How, you may wonder, does optimal thinking differ from positive thinking? A glib answer would be that optimal thinking is not only "better," it is, by definition, "best." But let us consider why. Laudably, the author does not shy away from the importance of considering negatives when thinking through anything. Positive thinkers are loath to acknowledge possible negative outcomes even when they are speeding to a spectacular train wreck (cf, the "dot com" era). At its worst, the whole positive thinking "movement" could be accused of trading the rose-colored spectacles of optimism for a comfortable pair of blinders. A person thus partially blinded may be headed for catastrophe because he or she refuses, on principle, to consider the possible negative contingencies that inhere in any given course of action.

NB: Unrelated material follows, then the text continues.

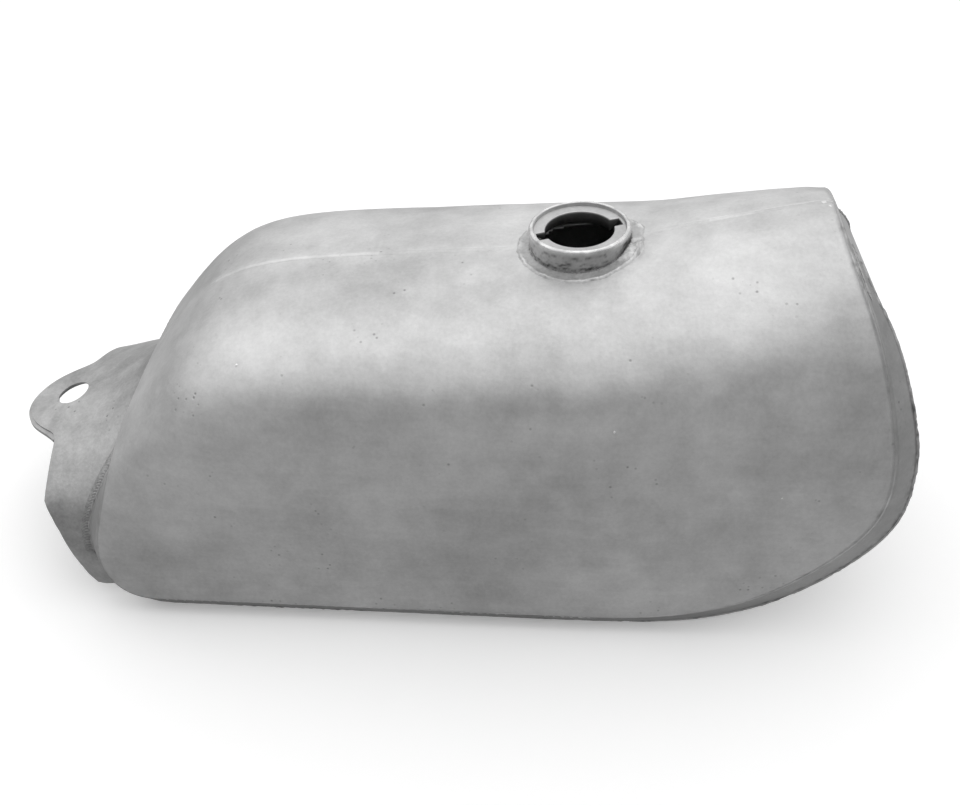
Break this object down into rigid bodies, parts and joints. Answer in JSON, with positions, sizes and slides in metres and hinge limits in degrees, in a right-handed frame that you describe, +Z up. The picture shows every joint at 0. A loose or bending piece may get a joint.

Perhaps another practical example would help here. If you mentioned to a positive thinker that his fanatical exercise regimen appeared to be taking a toll on his good humor, aggravating his arthritis, or generally running him down, you are liable to be ignored at best, or, if it was said to a character from American Beauty, shot. Instead of cursing you for "being negative," Glickman would have you "embrace the negative," whatever that means. But I think I know. She is telling you not to wear those blinders, and then focus on how to get to what is best in your field of vision.

This is a germ of an idea, but it hardly makes for a breakthrough. In effect, she is triangulating between dewy-eyed optimism and what some of us may term "realism." Somewhere between trundling around a wheelbarrow full of pets.com share certificates you bought at the height of dotcom mania, and sewing silver dollars into your mattress in preparation for a return to an all-cash economy, lies a sensible investment strategy. But if you tend to see the world through the lens of a Peckinpah, and not a Pollyana, or even a Pangloss, it will take getting used to.

Of course, her thesis presupposes that thinking is something you really can control. Is optimal thinking something you can turn on and off? The answer appears to be yes. Think of a ship trying to circumnavigate the earth for the first time. You are Captain Francis Drake on the Golden Hind. Your navigator is a recalcitrant pessimist, and for that you are grateful. He has managed to keep you from running aground, except the once, and frankly someone needs to lose sleep over all of the things that could, and have, gone wrong. You ignore his jibe that your estate faces a class action from the soon-to-be bereaved families of your crew, whom you took with you to the brink of the abyss. As a parting shot, he says nobody will believe your tale, and even if she does, no one will know where you landed on the coast of Northern California. And of course he was right. But the point is that you did make the journey, and it would have been impossible without an optimal blend of optimism and realism. (NB: The author does not define optimal thinking in this way.)

While Glickman's questions are focused on what is best, hers is not optimal prose. Like others of its genre, the book dashes along with breathless exuberance. For those of a saccharin sensibility, this type of prose may exhilarate, in the way that a Tab cola did in the Seventies. Exclamation points rampage through the text like oversexed rabbits. Someone needs to inform the author that overstatement is not the optimal road to credibility. Occasionally, the book veers into self-parody, then winches itself out of the ditch with a worthwhile observation or question for you to ponder.

For the dyed-in-the-wool pessimist, it is easy to scoff at those who try to improve their lot in life. There are undoubtedly good things about being a professional pessimist (which is quite different than a pessimistic professional). Conversely, if you are a positive thinker, and you discover that the rocket ship you have just strapped yourself into has no navigational controls, it is worth remembering her admonition to "embrace the negative." At its best, her book gives you those controls, in the form of questions to ask yourself.

Optimal Thinking has a great deal of provocative questions, and you may find, as I did, some of them useful. Nevertheless, whether or not you buy Optimal Thinking, or even buy into it, the book is unlikely to instill wisdom, which, alas, eludes so many of us.